My dad would put me in the car and take me to the North Shore of Long Island for an appointment on Monday nights, right around 7 p.m. I remember this vividly for a number of reasons, one of which was as we piled into the car, I’d turn on the radio to WABC, the top 40 AM station I liked the most. And there’d be a chorus of voices calling for “Cousin Brucie” until finally, the real thing, Bruce Morrow, took the mike.
There was something neat about his patter. He was upbeat, fun to listen to and he played the Top 40 songs of the day and make them all seem fresh and wonderful. Time passes and eventually, AM Top 40 radio crumbles from increased advertising time and the dominance of FM radio. One station after another changed format, giving up on current music in favor of other music, news or talk. When ABC made the switch to Talk Radio, they celebrated the passing of an era by bringing back all their top jocks, including Cousin Brucie, to play favorite songs and reminisce.

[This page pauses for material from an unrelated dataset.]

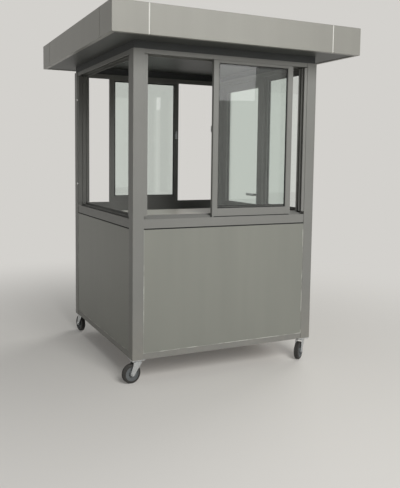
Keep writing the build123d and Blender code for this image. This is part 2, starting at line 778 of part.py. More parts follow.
# Swivel forks and wheels, each turned as it stands in the yard
for corner, (pivot_x, pivot_y) in pivots.items():
    yaw = radians(caster_yaw[corner])
    ahead = Vector(cos(yaw), sin(yaw), 0)
    across = Vector(-sin(yaw), cos(yaw), 0)
    pivot = Vector(pivot_x, pivot_y, 0)
    crown = Plane(origin=(pivot_x, pivot_y, crown_low), x_dir=ahead, z_dir=(0, 0, 1))
    fork_width = fork_inside + 2 * fork_sheet
    with BuildPart() as fork:
        with BuildSketch(Plane(origin=pivot - ahead * fork_back, x_dir=across, z_dir=ahead)) as bent_sheet:
            with Locations((0, crown_top)):
                Rectangle(fork_width, crown_top, align=(Align.CENTER, Align.MAX))
            fillet(bent_sheet.vertices().group_by(Axis.Y)[-1], radius=fork_bend)
            with Locations((0, crown_low)):
                RectangleRounded(
                    fork_inside,
                    2 * crown_low,
                    fork_bend - fork_sheet,
                    align=(Align.CENTER, Align.MAX),
                    mode=Mode.SUBTRACT,
                )
        extrude(amount=fork_back + trail + fork_eye)
        with BuildSketch(Plane(origin=pivot, x_dir=ahead, z_dir=-across)):
            with BuildLine():
                Polyline(
                    (-fork_back, crown_top),
                    (fork_front, crown_top),
                    (trail + fork_eye, wheel_radius + fork_taper),
                    (trail - fork_eye, wheel_radius - fork_taper),
                    (-fork_back, crown_low - fork_sheet),
                    close=True,
                )
            make_face()
            with Locations((trail, wheel_radius)):
                Circle(fork_eye)
        extrude(amount=fork_width, both=True, mode=Mode.INTERSECT)
        with BuildSketch(crown.offset(fork_sheet)):
            Circle(race_radius)
        extrude(amount=cup_height)
        with BuildSketch(crown):
            Circle(king_pin + king_pin_running)
        extrude(amount=fork_sheet + cup_height, mode=Mode.SUBTRACT)
        axle_half = fork_width / 2 + axle_head_height
        with BuildSketch(Plane(origin=pivot - across * axle_half, x_dir=ahead, z_dir=-across)):
            with Locations((trail, wheel_radius)):
                Circle(axle_radius)
        extrude(amount=-2 * axle_half)
        for hand in (-1, 1):
            outside = pivot + across * (hand * fork_width / 2)
            with BuildSketch(Plane(origin=outside, x_dir=ahead, z_dir=-across)):
                with Locations((trail, wheel_radius)):
                    RegularPolygon(axle_head, 6)
            extrude(amount=-hand * axle_head_height)
    write(fork, f"caster_fork_{corner}")

    outline = [
        (axle_radius + axle_running, hub_boss_width / 2),
        (hub_boss_radius, hub_boss_width / 2),
        (hub_boss_radius + hub_draft, web_thickness / 2),
        (rim_radius, web_thickness / 2),
        (rim_radius + rim_draft, wheel_width / 2),
        (wheel_radius - shoulder_depth, wheel_width / 2),
        (wheel_radius, wheel_width / 2 - shoulder_width),
    ]
    outline += [(out, -along) for out, along in reversed(outline)]
    hub = pivot + ahead * trail + Vector(0, 0, wheel_radius)
    with BuildPart() as wheel:
        with BuildSketch(Plane(origin=hub, x_dir=ahead, z_dir=(0, 0, 1))):
            with BuildLine():
                Polyline(*outline, close=True)
            make_face()
        revolve(axis=Axis(hub, across))
    write(wheel, f"caster_wheel_{corner}")
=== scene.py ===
import json
import math

import bpy
from mathutils import Matrix, Vector


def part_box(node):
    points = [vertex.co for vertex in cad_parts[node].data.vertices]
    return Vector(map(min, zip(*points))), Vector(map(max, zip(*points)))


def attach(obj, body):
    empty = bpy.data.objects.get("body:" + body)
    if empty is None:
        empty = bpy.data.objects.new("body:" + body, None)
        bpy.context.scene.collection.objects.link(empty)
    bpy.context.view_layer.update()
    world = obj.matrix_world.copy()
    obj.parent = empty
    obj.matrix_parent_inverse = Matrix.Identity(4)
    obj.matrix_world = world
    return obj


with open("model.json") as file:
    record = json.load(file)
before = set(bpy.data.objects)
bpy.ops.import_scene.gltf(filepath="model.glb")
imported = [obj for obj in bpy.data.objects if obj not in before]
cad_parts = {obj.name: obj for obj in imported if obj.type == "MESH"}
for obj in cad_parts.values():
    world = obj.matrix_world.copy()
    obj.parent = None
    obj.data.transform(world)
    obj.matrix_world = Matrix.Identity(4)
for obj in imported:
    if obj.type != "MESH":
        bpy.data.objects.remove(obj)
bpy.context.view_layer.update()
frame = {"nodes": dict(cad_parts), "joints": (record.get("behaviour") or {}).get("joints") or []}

# Base frame: steel box section with five bearers across it, welded up and painted grey by brush.
# It carries the floor, the posts and the casters. Brushed paint is even but a little duller and darker
# than the powder coat on the posts, and yard dust clings to everything that stands low.


def linear(hex_colour):
    """An sRGB hex colour as linear red, green, blue and alpha."""
    parts = [int(hex_colour[i:i + 2], 16) / 255 for i in (1, 3, 5)]
    return [p / 12.92 if p <= 0.04045 else ((p + 0.055) / 1.055) ** 2.4 for p in parts] + [1.0]


def add_node(tree, kind, inputs=(), **settings):
    """Adds one node with its settings. An input takes a value, or the output that it is linked to."""
    node = tree.nodes.new(kind)
    for name, value in settings.items():
        setattr(node, name, value)
    for name, value in dict(inputs).items():
        if isinstance(value, bpy.types.NodeSocket):
            tree.links.new(value, node.inputs[name])
        else:
            node.inputs[name].default_value = value
    return node


def new_material(name):
    """A new material with its node tree, its shader and the place on the object."""
    material = bpy.data.materials.new(name)
    material.use_nodes = True
    tree = material.node_tree
    place = add_node(tree, "ShaderNodeTexCoord").outputs["Object"]
    return material, tree, tree.nodes["Principled BSDF"], place


def wear(material, *nodes):
    """Gives CAD nodes or new pieces this material."""
    for node in nodes:
        piece = frame["nodes"][node] if isinstance(node, str) else node
        if not piece.material_slots:
            piece.data.materials.append(material)
        piece.material_slots[0].material = material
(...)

Some of the DJs, along with Cousin Brucie, migrated to FM and WCBS, an oldies station. For the last decade or so, it was like listening to my childhood once again and that was fun.
Last Friday, at 5:30 p.m., WCBS changed formats. Now, stations do this as a matter of survival and I don’t fault them for doing what’s necessary. However, there are right ways to go about this and wrong ways. Last week, when the change happened with no notice, no advance warning, no final farewells, it was like we shifted to some parallel reality.
WCBS became the first New York area station to jump on the Jack fad. Started in Canada, the Jack format is supposedly cool and eclectic, mixing material from the 1970s-1990s with an expanded play list. As an oldies station, WCBS had a list totaling a mere 400 songs, which is pathetic by any standard. The Jack format boasts it now has 1200 songs to choose from. And that’s still pathetic by any standard.
I’ve been listening to the new format on and off since last weekend and while I’m hearing some stuff I haven’t heard in a while, I’m still hearing too much from the same performers. In the days when people wander around with iPods stocked with thousands of songs, 1200 is not going to cut it.
A friend of mine recently took a top level position at Infinity Broadcasting. One of the first things I told him was to try and convince management to let local disc jockeys play what they want, ignoring the formatted lists. Let the local radio guys be the tastemakers once more, breaking new bands or introducing songs that mean something to them. He smiled, nodded and told me this was the single most requested thing he had heard since taking the job. The dissatisfaction with current music radio seems to be a coast-to-coast fact of life that Clear Channel, Infinity and the other chains seem to be ignoring.
Or addressing by switching one market after another to Jack. Which is a band aid on a larger problem.
Whither Cousin Brucie?
After being unceremoniously dumped by CBS last Friday, he signed today to take a channel on Sirius Satellite radio. So, for those with a hankering for the past and a voice that can bring back their New York childhoods, you can pay for the privilege in the months ahead.